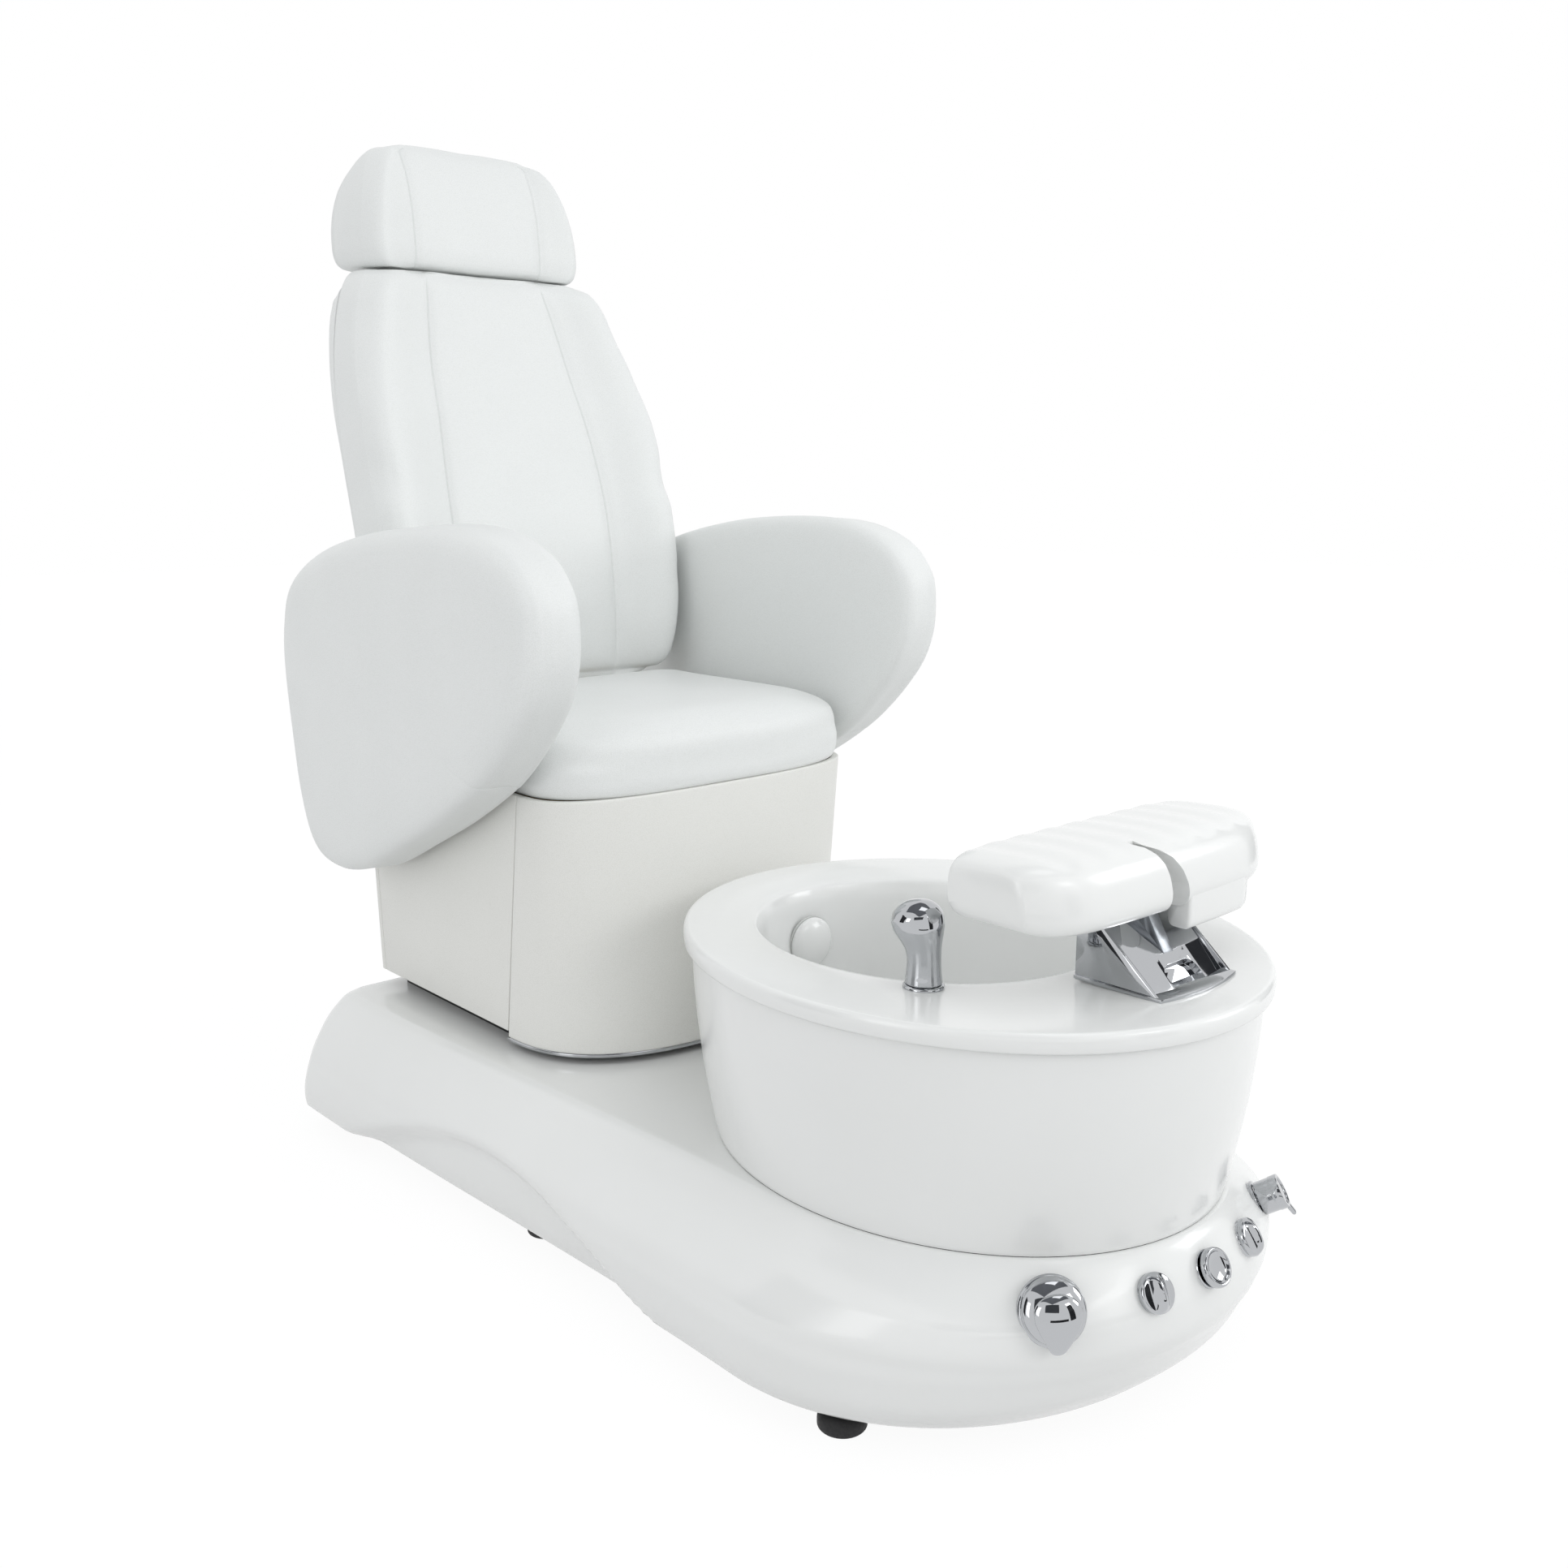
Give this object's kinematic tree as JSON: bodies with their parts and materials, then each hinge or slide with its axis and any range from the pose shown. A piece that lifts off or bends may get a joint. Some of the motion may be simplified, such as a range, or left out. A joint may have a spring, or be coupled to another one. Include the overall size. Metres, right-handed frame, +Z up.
{
  "type": "pedicure spa chair",
  "caption": "White reclining pedicure chair with lift-up arms, a raised headrest and an oval foot tub with spout, controls and footrest on one moulded base.",
  "frame": {"origin": "on the floor, in the middle of the chair's width and length", "axes": "+Z up, +Y from the tub to the backrest, +X the sitter's left"},
  "size_m": [0.756, 1.4872, 1.422],
  "materials": {
    "gelcoat": "glossy white gelcoat",
    "vinyl": "satin white vinyl on board",
    "upholstery": "satin white coated fabric over foam",
    "chrome": "bright chrome plating",
    "steel": "zinc-plated steel",
    "frame_steel": "black powder-coated tube",
    "rubber": "matt black rubber",
    "black_plastic": "matt black plastic",
    "pipe_plastic": "pale grey pipe plastic",
    "brass": "cast brass",
    "plywood": "plain plywood"
  },
  "bodies": {
    "base": {"base_shell": "gelcoat", "base_frame": "frame_steel", "foot_studs": "chrome", "foot_pads": "rubber", "deck_plinth": "black_plastic", "inlet_unions": "chrome", "cable_gland": "black_plastic", "tub_skirt": "gelcoat", "tub_gasket": "rubber", "tub_basin": "gelcoat", "drain_body": "black_plastic", "drain_strainer": "chrome", "drain_elbow": "pipe_plastic", "jet_housing": "pipe_plastic", "jet_motor": "black_plastic", "jet_cover": "gelcoat", "spout_base": "chrome", "rest_bracket": "chrome", "rest_bolts": "steel", "rest_pin": "steel", "tap_valve": "brass", "tap_escutcheon": "chrome", "knob_bezels": "chrome", "knob_valves": "brass", "spray_socket": "chrome", "seat_frame": "frame_steel", "box_front": "vinyl", "box_side_right": "vinyl", "box_side_left": "vinyl", "box_rear_panel": "vinyl", "box_trim": "chrome", "seat_board": "plywood", "seat_cushion": "upholstery", "recline_brackets": "steel", "recline_pins": "steel", "arm_bolts": "steel"},
    "stopper": {"drain_stopper": "chrome"},
    "impeller": {"jet_impeller": "pipe_plastic"},
    "spout": {"spout_swivel": "chrome"},
    "footrest": {"rest_arm": "steel", "rest_pad": "gelcoat", "rest_grip": "gelcoat"},
    "tap": {"tap_turret": "chrome"},
    "tap_handle": {"tap_lever": "chrome"},
    "diverter": {"diverter_knob": "chrome"},
    "button": {"jet_button": "chrome"},
    "drain_control": {"drain_knob": "chrome"},
    "spray": {"spray_head": "chrome"},
    "spray_trigger": {"spray_lever": "chrome"},
    "backrest": {"back_frame": "steel", "back_board": "plywood", "back_cushion": "upholstery", "back_cover": "vinyl", "post_guides": "black_plastic"},
    "headrest": {"head_posts": "chrome", "head_cushion": "upholstery"},
    "arm_right": {"arm_board_right": "vinyl", "arm_pad_right": "upholstery"},
    "arm_left": {"arm_board_left": "vinyl", "arm_pad_left": "upholstery"}
  },
  "joints": [
    {"name": "stopper_lift", "type": "slide", "parent": "base", "child": "stopper", "axis": [0, 0, 1], "range_m": [0, 0.008]},
    {"name": "impeller_spin", "type": "hinge", "parent": "base", "child": "impeller", "pos_m": [0, -0.117, 0.368], "axis": [0, 1, 0], "continuous": true},
    {"name": "spout_turn", "type": "hinge", "parent": "base", "child": "spout", "pos_m": [-0.168, -0.479, 0.44], "axis": [0, 0, 1], "range_deg": [-60, 60]},
    {"name": "footrest_tilt", "type": "hinge", "parent": "base", "child": "footrest", "pos_m": [0.027, -0.625, 0.468], "axis": [1, 0, 0], "range_deg": [0, 35]},
    {"name": "tap_turn", "type": "hinge", "parent": "base", "child": "tap", "pos_m": [-0.18176, -0.66404, 0.16645], "axis": [-0.5181, -0.6939, 0.5], "range_deg": [-45, 45]},
    {"name": "tap_lift", "type": "hinge", "parent": "tap", "child": "tap_handle", "pos_m": [-0.19213, -0.67792, 0.17645], "axis": [-0.8013, 0.5983, 0], "range_deg": [0, 20]},
    {"name": "diverter_turn", "type": "hinge", "parent": "base", "child": "diverter", "pos_m": [-0.08372, -0.71088, 0.16645], "axis": [-0.2169, -0.8384, 0.5], "range_deg": [0, 90]},
    {"name": "button_press", "type": "slide", "parent": "base", "child": "button", "axis": [0.0061, 0.866, -0.5], "range_m": [0, 0.004], "stiffness_N_per_m": 600, "springref_m": -0.003},
    {"name": "drain_turn", "type": "hinge", "parent": "base", "child": "drain_control", "pos_m": [0.07841, -0.7122, 0.16645], "axis": [0.2013, -0.8423, 0.5], "range_deg": [0, 90]},
    {"name": "spray_pull", "type": "slide", "parent": "base", "child": "spray", "axis": [0.464, -0.7313, 0.5], "range_m": [0, 0.045]},
    {"name": "spray_squeeze", "type": "hinge", "parent": "spray", "child": "spray_trigger", "pos_m": [0.18036, -0.70127, 0.16869], "axis": [0.8444, 0.5357, 0], "range_deg": [0, 10], "stiffness_Nm_per_rad": 0.1, "springref_deg": -8.59},
    {"name": "back_recline", "type": "hinge", "parent": "base", "child": "backrest", "pos_m": [0, 0.497, 0.61], "axis": [-1, 0, 0], "range_deg": [0, 35]},
    {"name": "headrest_height", "type": "slide", "parent": "backrest", "child": "headrest", "axis": [0, 0.2672, 0.9636], "range_m": [0, 0.06]},
    {"name": "arm_right_lift", "type": "hinge", "parent": "base", "child": "arm_right", "pos_m": [-0.265, 0.415, 0.505], "axis": [-1, 0, 0], "range_deg": [0, 70]},
    {"name": "arm_left_lift", "type": "hinge", "parent": "base", "child": "arm_left", "pos_m": [0.265, 0.415, 0.505], "axis": [-1, 0, 0], "range_deg": [0, 70]}
  ],
  "couplings": [
    {"joint": "stopper_lift", "follows": "drain_turn", "m_per_rad": 0.00509}
  ]
}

▶ Given instruction
Repeat the lines above exactly.

▶ Exercise output
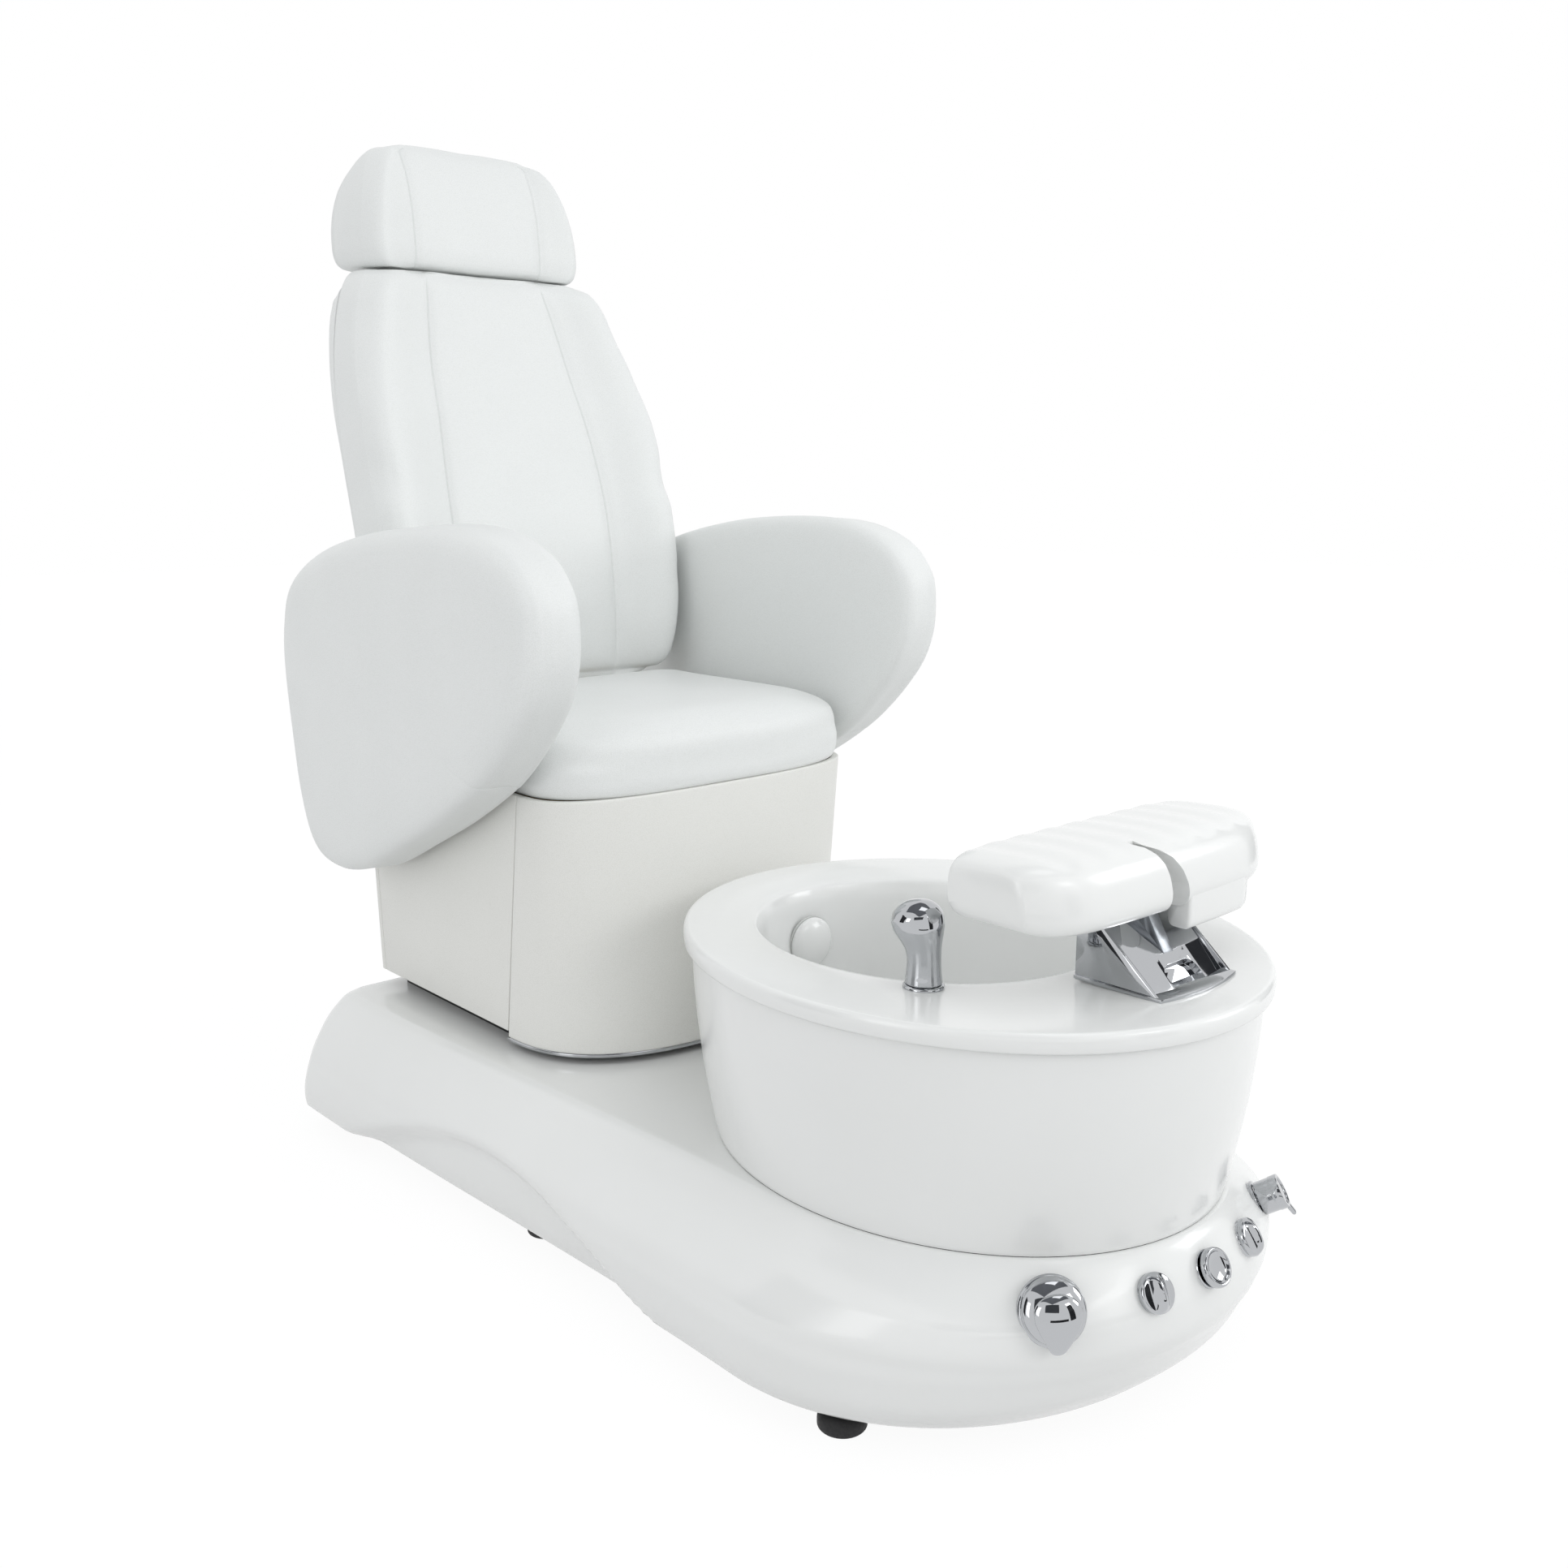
Give this object's kinematic tree as JSON: bodies with their parts and materials, then each hinge or slide with its axis and any range from the pose shown. A piece that lifts off or bends may get a joint. Some of the motion may be simplified, such as a range, or left out. A joint may have a spring, or be coupled to another one. Include the overall size. Metres, right-handed frame, +Z up.
{
  "type": "pedicure spa chair",
  "caption": "White reclining pedicure chair with lift-up arms, a raised headrest and an oval foot tub with spout, controls and footrest on one moulded base.",
  "frame": {"origin": "on the floor, in the middle of the chair's width and length", "axes": "+Z up, +Y from the tub to the backrest, +X the sitter's left"},
  "size_m": [0.756, 1.4872, 1.422],
  "materials": {
    "gelcoat": "glossy white gelcoat",
    "vinyl": "satin white vinyl on board",
    "upholstery": "satin white coated fabric over foam",
    "chrome": "bright chrome plating",
    "steel": "zinc-plated steel",
    "frame_steel": "black powder-coated tube",
    "rubber": "matt black rubber",
    "black_plastic": "matt black plastic",
    "pipe_plastic": "pale grey pipe plastic",
    "brass": "cast brass",
    "plywood": "plain plywood"
  },
  "bodies": {
    "base": {"base_shell": "gelcoat", "base_frame": "frame_steel", "foot_studs": "chrome", "foot_pads": "rubber", "deck_plinth": "black_plastic", "inlet_unions": "chrome", "cable_gland": "black_plastic", "tub_skirt": "gelcoat", "tub_gasket": "rubber", "tub_basin": "gelcoat", "drain_body": "black_plastic", "drain_strainer": "chrome", "drain_elbow": "pipe_plastic", "jet_housing": "pipe_plastic", "jet_motor": "black_plastic", "jet_cover": "gelcoat", "spout_base": "chrome", "rest_bracket": "chrome", "rest_bolts": "steel", "rest_pin": "steel", "tap_valve": "brass", "tap_escutcheon": "chrome", "knob_bezels": "chrome", "knob_valves": "brass", "spray_socket": "chrome", "seat_frame": "frame_steel", "box_front": "vinyl", "box_side_right": "vinyl", "box_side_left": "vinyl", "box_rear_panel": "vinyl", "box_trim": "chrome", "seat_board": "plywood", "seat_cushion": "upholstery", "recline_brackets": "steel", "recline_pins": "steel", "arm_bolts": "steel"},
    "stopper": {"drain_stopper": "chrome"},
    "impeller": {"jet_impeller": "pipe_plastic"},
    "spout": {"spout_swivel": "chrome"},
    "footrest": {"rest_arm": "steel", "rest_pad": "gelcoat", "rest_grip": "gelcoat"},
    "tap": {"tap_turret": "chrome"},
    "tap_handle": {"tap_lever": "chrome"},
    "diverter": {"diverter_knob": "chrome"},
    "button": {"jet_button": "chrome"},
    "drain_control": {"drain_knob": "chrome"},
    "spray": {"spray_head": "chrome"},
    "spray_trigger": {"spray_lever": "chrome"},
    "backrest": {"back_frame": "steel", "back_board": "plywood", "back_cushion": "upholstery", "back_cover": "vinyl", "post_guides": "black_plastic"},
    "headrest": {"head_posts": "chrome", "head_cushion": "upholstery"},
    "arm_right": {"arm_board_right": "vinyl", "arm_pad_right": "upholstery"},
    "arm_left": {"arm_board_left": "vinyl", "arm_pad_left": "upholstery"}
  },
  "joints": [
    {"name": "stopper_lift", "type": "slide", "parent": "base", "child": "stopper", "axis": [0, 0, 1], "range_m": [0, 0.008]},
    {"name": "impeller_spin", "type": "hinge", "parent": "base", "child": "impeller", "pos_m": [0, -0.117, 0.368], "axis": [0, 1, 0], "continuous": true},
    {"name": "spout_turn", "type": "hinge", "parent": "base", "child": "spout", "pos_m": [-0.168, -0.479, 0.44], "axis": [0, 0, 1], "range_deg": [-60, 60]},
    {"name": "footrest_tilt", "type": "hinge", "parent": "base", "child": "footrest", "pos_m": [0.027, -0.625, 0.468], "axis": [1, 0, 0], "range_deg": [0, 35]},
    {"name": "tap_turn", "type": "hinge", "parent": "base", "child": "tap", "pos_m": [-0.18176, -0.66404, 0.16645], "axis": [-0.5181, -0.6939, 0.5], "range_deg": [-45, 45]},
    {"name": "tap_lift", "type": "hinge", "parent": "tap", "child": "tap_handle", "pos_m": [-0.19213, -0.67792, 0.17645], "axis": [-0.8013, 0.5983, 0], "range_deg": [0, 20]},
    {"name": "diverter_turn", "type": "hinge", "parent": "base", "child": "diverter", "pos_m": [-0.08372, -0.71088, 0.16645], "axis": [-0.2169, -0.8384, 0.5], "range_deg": [0, 90]},
    {"name": "button_press", "type": "slide", "parent": "base", "child": "button", "axis": [0.0061, 0.866, -0.5], "range_m": [0, 0.004], "stiffness_N_per_m": 600, "springref_m": -0.003},
    {"name": "drain_turn", "type": "hinge", "parent": "base", "child": "drain_control", "pos_m": [0.07841, -0.7122, 0.16645], "axis": [0.2013, -0.8423, 0.5], "range_deg": [0, 90]},
    {"name": "spray_pull", "type": "slide", "parent": "base", "child": "spray", "axis": [0.464, -0.7313, 0.5], "range_m": [0, 0.045]},
    {"name": "spray_squeeze", "type": "hinge", "parent": "spray", "child": "spray_trigger", "pos_m": [0.18036, -0.70127, 0.16869], "axis": [0.8444, 0.5357, 0], "range_deg": [0, 10], "stiffness_Nm_per_rad": 0.1, "springref_deg": -8.59},
    {"name": "back_recline", "type": "hinge", "parent": "base", "child": "backrest", "pos_m": [0, 0.497, 0.61], "axis": [-1, 0, 0], "range_deg": [0, 35]},
    {"name": "headrest_height", "type": "slide", "parent": "backrest", "child": "headrest", "axis": [0, 0.2672, 0.9636], "range_m": [0, 0.06]},
    {"name": "arm_right_lift", "type": "hinge", "parent": "base", "child": "arm_right", "pos_m": [-0.265, 0.415, 0.505], "axis": [-1, 0, 0], "range_deg": [0, 70]},
    {"name": "arm_left_lift", "type": "hinge", "parent": "base", "child": "arm_left", "pos_m": [0.265, 0.415, 0.505], "axis": [-1, 0, 0], "range_deg": [0, 70]}
  ],
  "couplings": [
    {"joint": "stopper_lift", "follows": "drain_turn", "m_per_rad": 0.00509}
  ]
}